The Right Hand of Fellowship is a ritual intended to welcome a new member into the fellowship of a congregation or welcoming a new minister into the fellowship of ministers. It is based on Paul's letter to the Galatians, chapter 2 verse 9, where Paul says that three disciples of Jesus "gave me and Barnabas their right hands of fellowship" (Greek: δεξὰς ἔδωκαν ἐμοὶ καὶ Βαρναβᾷ κοινωνίας, dexas edōkan emoi kai Barnaba koinōnias), bonding them together as members of the new Christian church. John Stott follows the New English Bible in suggesting that the phrase means the other apostles "accepted Barnabas and myself as partners, and shook hands upon it." Herman Ridderbos, however, believes that the "giving of right hands represents more than a reciprocal acknowledgment or testimony of friendship: it suggests rather a covenant."

Interpreters reading Galatians 2:9 from a social-scientific perspective, thus considering the text in its 1st-century Mediterranean context, understand the gesture of James, Cephas, and John "extending the right hand of fellowship" to be a condescending gesture toward Paul and Barnabas. On this reading, the three Jerusalem apostles assert their superiority over Paul by offering a truce (end to hostilities) since, in that time and place, "extending the right hand" was not a gesture between equals. If this is correct, then the "right hand of fellowship" as it was iterated by Paul, reflects the disputatious character of early, emerging Christianity, and which came to a head (at least as far as Paul was concerned) as described in the "Incident at Antioch" (cf. Galatians 2:11–14).

Predating New Testament usage, Plato uses the phrase in his dialogue The Republic, Book V [468], suggesting it as something to be offered to "the hero who has distinguished himself".

The Right Hand of Christian Fellowship is a practice performed by many denominations of Christianity as an extension of brotherhood into the church. When celebrating the sacrament of Holy Communion, members of the Moravian Church give one another the Right Hand of Fellowship by shaking hands with other members of their congregation. This signifies "oneness in Christ and the desire to be at peace with one another." In many Methodist connexions such as the Allegheny Wesleyan Methodist Connection and Emmanuel Association of Churches, when a person who has experienced the New Birth desires to join a church, he or she must take the covenant and the current members vote the probationers into the congregation. Other groups that take an actual vote throughout its members include the Old Time Missionary Baptists. If the person is deemed eligible, then the church then extends the Right Hand of Christian Fellowship as an act of acceptance.
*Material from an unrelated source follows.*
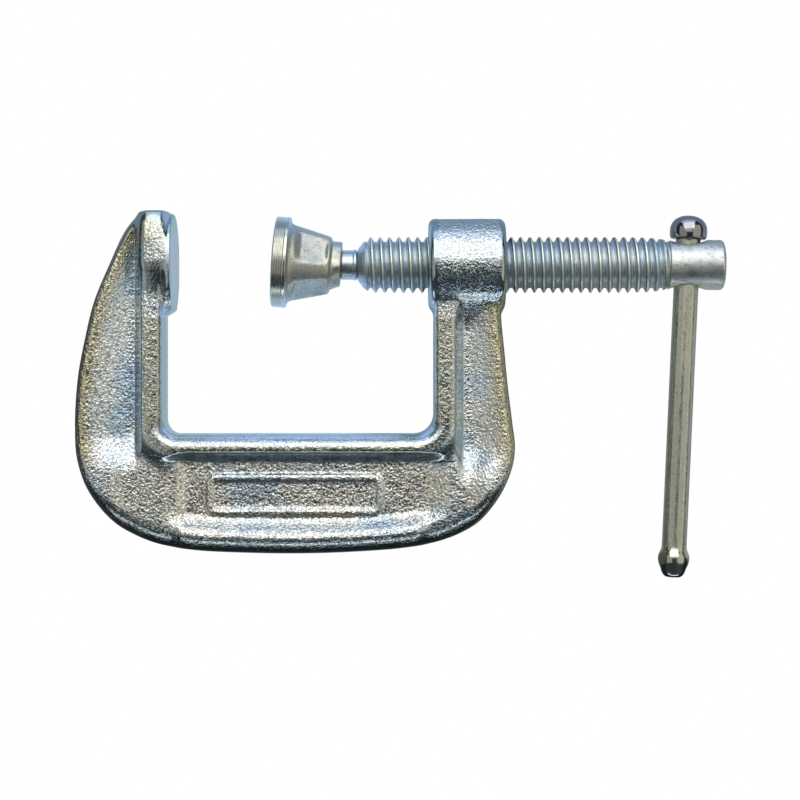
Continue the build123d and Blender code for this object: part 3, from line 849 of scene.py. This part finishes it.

This is typically done by having the person shake the right hand of every current member of the church.

Among the Congregational clergy of Puritan New England a new minister undergoing ordination, after he was called by the voting members of the church and submitted to the laying on of hands by ministers and sometimes lay elders of neighboring congregations, was often extended the right hand of fellowship by a prominent clergymen to formally seal his acceptance of the ministerial office.

The Right Hand of Fellowship can be used as a weekly greeting, similar to the passing of the peace used in liturgical churches.

Additionally, the Right Hand of Fellowship can be viewed as merely an expression of good faith and morals. In this scenario, there is less of a literal sense to the right hand.